The 230kV high-voltage distribution device considers two different layout schemes of conventional open-type electrical equipment and SF6 fully enclosed combined electrical equipment (GIS).

GIS Layout Scheme:

The GIS room is arranged above the ground main transformer room, with the same length as the main transformer room, and a height of 11.5m; the GIS equipment is directly connected to the high-voltage side bushing of the main transformer, and the 230kV outgoing equipment is arranged on the roof of the GIS room.

Open-Type Layout Scheme:

The 230kV switchgear station is arranged on the left side of the power station (facing downstream), with dimensions of 70m×60m. The economic comparison of the two schemes is shown in the following table (the same part does not participate in the comparison):

Economic Comparison of GIS Scheme and Open-Type Scheme

Table 2

After preliminary estimation, the equipment investment of the GIS scheme is 3,928,000 yuan more than that of the open-type scheme, and the civil engineering investment is nearly 2,433,900 yuan less than that of the open-type scheme, but considering the annual operation and maintenance cost of outdoor open-type equipment, the comprehensive investment of the GIS scheme is slightly higher than that of the open-type scheme by 194,400 yuan.
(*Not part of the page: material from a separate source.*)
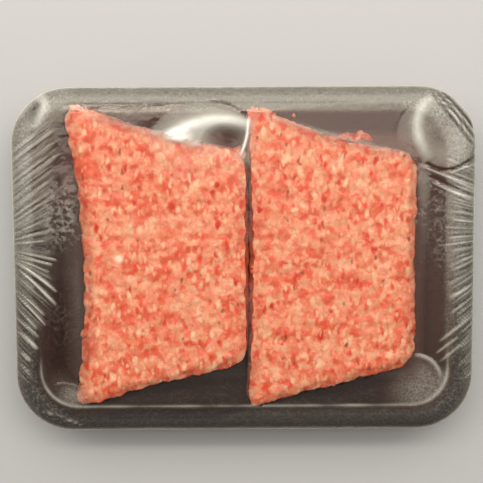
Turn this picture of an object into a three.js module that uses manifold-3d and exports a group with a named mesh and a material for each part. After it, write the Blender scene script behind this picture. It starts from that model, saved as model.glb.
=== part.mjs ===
// Overwrapped meat tray pack: a black foam tray, two slabs of minced sausage meat side by side
// in it, and a clear stretch film pulled over the rim and tucked under the base.
// Millimetres, +Z up, the long side along X, the origin at the middle of the underside.
import * as THREE from "three";
import { ConvexGeometry } from "three/addons/geometries/ConvexGeometry.js";
import { mergeVertices } from "three/addons/utils/BufferGeometryUtils.js";
import Module from "manifold-3d";

const wasm = await Module();
wasm.setup();

// Clearances
const GAP = 0.35; // between pieces that touch
const FILM = 0.4; // film wall, which stands for the film and its gathered folds

// Foam tray: stock 178 by 133 mm size, with a rolled lip
const RIM_LENGTH = 178;
const RIM_WIDTH = 133;
const RIM_CORNER = 22;
const CORNER_TIGHTENING = 0.75; // how much the corner radius shrinks for each mm inwards
const TRAY_HEIGHT = 24.5;
const FLOOR = 3; // foam thickness of the floor
const LIP_CREST = 5.4; // from the outer edge in to the highest line of the lip
const LIP_ROLL = 4.6; // how far the lip rolls down to its outer edge
const LIP_ROUND = 2.4; // rounding from the crest into the inner wall
const WALL_RUN = 7.4; // how far the inner wall leans in on its way down
const FLOOR_FILLET = 3.4;
const HEEL = 2; // rounding of the base's outer edge
const PANEL_INSET = 31; // sunk panel in the underside
const PANEL_RISE = 0.8;
const CORNER_STEPS = 8;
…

Comprehensive comparison, although the comprehensive investment of the GIS scheme is slightly higher, the GIS layout scheme has high seismic performance, is not affected by the environment; the layout is centralized, covers a small area, is easy to manage; and has safe operation, extremely small maintenance workload, long maintenance cycle; in terms of operational reliability, it is even more advantageous. With the improvement of technical level and the reduction of manufacturing costs at home and abroad, GIS equipment has been widely used in hydropower stations. Since the project of this power station is for self-use by the mine, the annual utilization hours are high, and the requirements for equipment operation reliability are high, the 230kV high-voltage distribution device is tentatively determined to use fully enclosed combined electrical equipment (GIS) at this stage.